Justice Thomas, joined by Justice Alito, dissented.  Justice Thomas contended that, “[b]ecause [patents] are governmental dispositions and provide rules that bind the public at large, patent claims resemble statutes.”  135 S. Ct. at 847 (Thomas, J., dissenting).  He observed that “Article I of the U.S. Constitution vests the patent power in Congress” and that “Congress could issue such patents as special statutes” though it has instead “mostly acted by authorizing the Executive Branch to issue patents when certain statutory requirements are met.”  Id.  Evoking Mark Lemley’s recent emphasis on viewing intellectual property rights as “a form of government regulation of the free market,” Mark A. Lemley, Faith-Based Intellectual Property, UCLA L. Rev. (forthcoming), available at http://ssrn.com/abstract=2587297, Justice Thomas stressed that “patents have a regulatory effect” and that factual findings associated with patent claim construction thus “contribute to rules that limit conduct by the public at large.”  135 S. Ct. at 847 (Thomas, J., dissenting).

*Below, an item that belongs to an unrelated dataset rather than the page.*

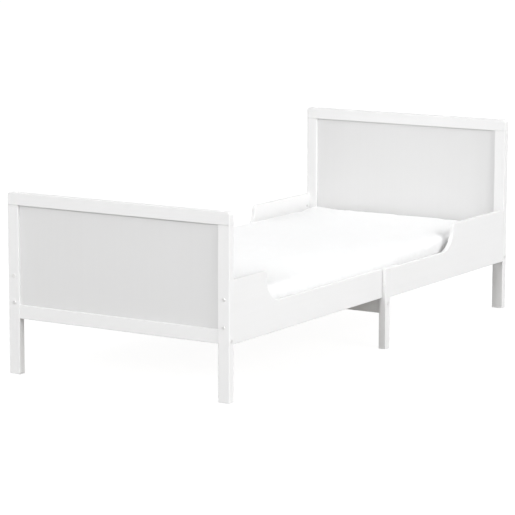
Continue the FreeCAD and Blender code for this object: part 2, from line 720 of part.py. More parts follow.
def make_bearer(name, side):
    """The fixed slat bearer from the crossbeam to the head's lower rail."""
    beam_top = "(beam_bottom + beam_height)"
    start = f"({LEG_MIDDLE} - beam_thickness / 2)"
    bearer = box(
        f"slat_bearer_{name}",
        (between(side, "bearer_inner", "bearer_inner + bearer_width"), start, beam_top),
        ("bearer_width", f"({RAIL_FACE} - {start})", f"(slat_seat - {beam_top})"),
    )
    soften(bearer, "edge_radius", runs_along("Y"))
    middle = f"{side} * {BEARER_MIDDLE}"
    cut(bearer, "Y", RAIL_FACE, [(middle, "bearer_bolt_level", "bolt_hole")], f"-{BOLT_DEPTH}")
    nut_y = f"({RAIL_FACE} - nut_setback)"
    bearer_face = f"{side} * bearer_inner"
    cut(bearer, "X", bearer_face, [(nut_y, "bearer_bolt_level", "nut_hole")], f"{side} * bearer_nut_depth")
    nut_x = f"{side} * (bearer_inner + bearer_nut_depth - nut_length / 2)"
    add_nut("head_barrel_nuts", (nut_x, nut_y, "bearer_bolt_level"), "+X", "+Y")
    length = f"(lower_rail_depth + {BOLT_DEPTH} - tip_play)"
    add_bolt("bearer_bolts", (middle, RAIL_BACK, "bearer_bolt_level"), "+Y", length)
    screw = (middle, LEG_MIDDLE, "screw_hole")
    head = (middle, LEG_MIDDLE, SCREW_HEAD_HOLE)
    cut(bearer, "Z", "slat_seat", [screw], f"-(slat_seat - {beam_top})")
    cut(bearer, "Z", "slat_seat", [head], f"-({SCREW_HEAD_SINK} + bearer_screw_recess)")
    screw_top = "(slat_seat - bearer_screw_recess)"
    screw_length = f"({screw_top} - {beam_top} + bearer_screw_sink - tip_play)"
    add_screw("bearer_screws", (middle, LEG_MIDDLE, screw_top), "+Z", screw_length)
    screw_y = "slat_end_centre"
    cut(bearer, "Z", "slat_seat", [(middle, screw_y, "screw_hole")], "-slat_screw_sink")
    add_slat_screw("head_slat_screws", middle, screw_y)


# ------------------------------------------------------------------ slats, straps, mattress


def make_slat(index):
    """One slat, counted from the foot. The first and the last are screwed down at both ends."""
    label = f"slat_{index + 1:02d}"
    centre = f"(-slat_end_centre + {index} * 2 * slat_end_centre / {SLAT_COUNT - 1})"
    slat = box(
        label,
        ("-slat_length / 2", f"{centre} - slat_width / 2", SLAT_BOTTOM),
        ("slat_length", "slat_width", "slat_thickness"),
    )
    soften(slat, "edge_radius", runs_along("X"))
    seats = {0: f"({LEDGE_INNER} + ledge_width / 2)", SLAT_COUNT - 1: BEARER_MIDDLE}
    if index in seats:
        spots = [f"{side} * {seats[index]}" for side in SIDES.values()]
        cut(slat, "Z", SLAT_TOP, [(x, centre, "screw_hole") for x in spots], "-slat_thickness")
        heads = [(x, centre, SCREW_HEAD_HOLE) for x in spots]
        cut(slat, "Z", SLAT_TOP, heads, f"-{SCREW_HEAD_SINK}")


def make_strap(name, side):
    """The webbing under the slats that ties them together and limits the pull-out."""
    half_length = "(slat_end_centre + strap_overhang)"
    box(
        f"slat_strap_{name}",
        (
            between(side, "strap_offset - strap_width / 2", "strap_offset + strap_width / 2"),
            f"-{half_length}",
            "slat_seat - strap_thickness",
        ),
        ("strap_width", f"2 * {half_length}", "strap_thickness"),
    )


def make_mattress():
    """The foam mattress at full length."""
    mattress = box(
        "mattress",
        ("-mattress_width / 2", "-mattress_length / 2", "mattress_bottom"),
        ("mattress_width", "mattress_length", "mattress_height"),
    )
    soften(mattress, "mattress_corner", runs_along("Z"))


def make_fitted_sheet():
    """The fitted sheet: a thin skin over the top and sides that turns in under the mattress."""
    grown = "2 * (sheet_play + sheet_thickness)"
    skirt = "(sheet_play + sheet_thickness)"
    skin = box(
        "fitted_sheet",
        (f"-mattress_width / 2 - {skirt}", f"-mattress_length / 2 - {skirt}", f"mattress_bottom - {skirt}"),
        (f"mattress_width + {grown}", f"mattress_length + {grown}", f"mattress_height + {grown}"),
    )
    soften(skin, "mattress_corner", runs_along("Z"))
    inner_low = ("-mattress_width / 2 - sheet_play", "-mattress_length / 2 - sheet_play")
    inner_high = ("mattress_width / 2 + sheet_play", "mattress_length / 2 + sheet_play")
    opening_low = tuple(f"{edge} + sheet_turn_under" for edge in inner_low)
    opening_high = tuple(f"{edge} - sheet_turn_under" for edge in inner_high)
    hollow = box(
        "sheet_hollow",
        (inner_low[0], inner_low[1], "mattress_bottom - sheet_play"),
        (
            "mattress_width + 2 * sheet_play",
            "mattress_length + 2 * sheet_play",
            "mattress_height + 2 * sheet_play",
        ),
    )
    soften(hollow, "mattress_corner - sheet_thickness", runs_along("Z"))
    cut(skin, "Z", f"mattress_bottom - {skirt}", [(opening_low, opening_high)], "sheet_thickness + 0.2")
    shell = subtract(skin, hollow)
    shell.Label = "fitted_sheet"
    skin.Label = "sheet_block"
    del parts["sheet_hollow"]
    parts["fitted_sheet"] = shell


# ------------------------------------------------------------------ assembly

for where, end in ENDS.items():
    for name, side in SIDES.items():
        make_post(where, end, name, side)
    make_top_rail(where, end)
    make_lower_rail(where, end)
    make_panel(where, end)
for name, side in SIDES.items():
    make_foot_side(name, side)
    make_head_side(name, side)
    make_strap(name, side)
make_crossbeam()
for index in range(SLAT_COUNT):
    make_slat(index)
make_mattress()
make_fitted_sheet()

for label, pieces in hardware.items():
    group = doc.addObject("Part::Compound", label)
    group.Links = pieces
    group.Label = label
    parts[label] = group

doc.recompute()

# ------------------------------------------------------------------ tests and files

for thing in doc.Objects:
    if "Invalid" in thing.State or "Error" in thing.State:
        raise RuntimeError(f"{thing.Label} failed: {thing.State}")
for label, piece in parts.items():
    shape = piece.Shape
    if shape.isNull() or not shape.isValid() or not shape.Solids:
        raise RuntimeError(f"{label} has no sound shape")
for label, piece in parts.items():
    piece.Shape.exportStep(f"parts/{label}.step")
print(len(parts), "nodes written")
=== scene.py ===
import json
import math

import bpy
import numpy as np
from mathutils import Euler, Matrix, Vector, noise


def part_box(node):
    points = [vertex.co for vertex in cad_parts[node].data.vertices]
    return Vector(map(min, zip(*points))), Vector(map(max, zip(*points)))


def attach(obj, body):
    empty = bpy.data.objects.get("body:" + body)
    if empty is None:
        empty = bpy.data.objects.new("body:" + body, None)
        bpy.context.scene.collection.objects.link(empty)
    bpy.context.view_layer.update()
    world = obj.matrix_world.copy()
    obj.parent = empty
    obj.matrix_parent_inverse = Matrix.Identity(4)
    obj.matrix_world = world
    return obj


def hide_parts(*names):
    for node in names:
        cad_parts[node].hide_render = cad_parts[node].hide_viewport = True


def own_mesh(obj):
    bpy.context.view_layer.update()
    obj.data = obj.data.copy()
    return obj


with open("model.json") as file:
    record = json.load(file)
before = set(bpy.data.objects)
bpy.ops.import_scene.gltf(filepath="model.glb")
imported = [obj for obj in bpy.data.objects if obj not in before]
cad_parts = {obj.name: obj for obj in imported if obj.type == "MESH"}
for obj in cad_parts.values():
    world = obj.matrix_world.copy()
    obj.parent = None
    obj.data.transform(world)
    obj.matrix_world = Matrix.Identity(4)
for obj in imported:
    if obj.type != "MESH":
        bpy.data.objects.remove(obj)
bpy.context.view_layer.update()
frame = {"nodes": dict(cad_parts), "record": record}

# The bed stands on the floor with +Y towards its head, and all sizes are metres.
HEAD = "head_section"

# ------------------------------------------------------------------ nodes, a short way to write them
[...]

In a footnote, Justice Thomas elaborated on these arguments.  The footnote began:

The Anglo-American legal tradition has long distinguished between “core” private rights—including the traditional property rights represented by deeds—and other types of rights. Nelson, Adjudication in the Political Branches, 107 Colum. L.Rev. 559, 567 (2007) (Nelson). These other rights fall into two categories: “‘public rights belonging to the people at large,’” and “privileges” or “franchises,” “which public authorities ha[ve] created purely for reasons of public policy and which ha[ve] no counterpart in the Lockean state of nature.” Id., at 566-567 Notwithstanding a movement to recognize a “core” property right in inventions, the English common law placed patents squarely in the final category, as franchises that “depend upon express legislation,” and “hath [their] essence by positive municipal law.” 7 W. Holdsworth, A History of English Law 479, n. 7, 480, and n. 4, 497 (1926). The distinction between “core” private rights, on the one hand, and public rights and government-created privileges, on the other, has traditionally had significant implications for the way in which rights are adjudicated. Nelson, supra. Thus, no matter how closely a franchise resembles some “core” private right, it does not follow that it must be subject to the same rules of judicial interpretation as its counterpart.

Id. at 848 n.2.

An interesting question that this clash of opinions suggests is whether the justices would take a different view of the interpretive process if a patent were in the form of a “private statute” directly enacted by Congress.  Would the Court hold that, on appeal, purely de novo review—with no formal deference to lower-court fact finding—applies to the interpretation of such a patent’s claims?   If so, the nature of the rights in question, whether “private” or “public,” seems less critical to the standard of review than the process by which those rights were created.  Although courts have sometimes indicated that somewhat different rules apply to interpretation of so-called private statutes as opposed to so-called public ones, see 2 Norman J. Singer & J.D. Shambie Singer, Statutes and Statutory Construction §43.4, at 576 (7th ed. 2009), my intuition is that, for interpretation of a private statute granting patent rights, purely de novo review would be appropriate.  This intuition is in line with the apparent understanding of the dissenters in Teva.  Unlike the dissenters, however, I feel comfortable combining this intuition with acceptance of the notion that the majority’s mixed standard of review—de novo review for the ultimate question of construction and clear-error review for fact findings relating to “extrinsic evidence”—should apply to the interpretation of patent claims resulting from standard processes of U.S. Patent and Trademark Office examination.  But perhaps I am missing something?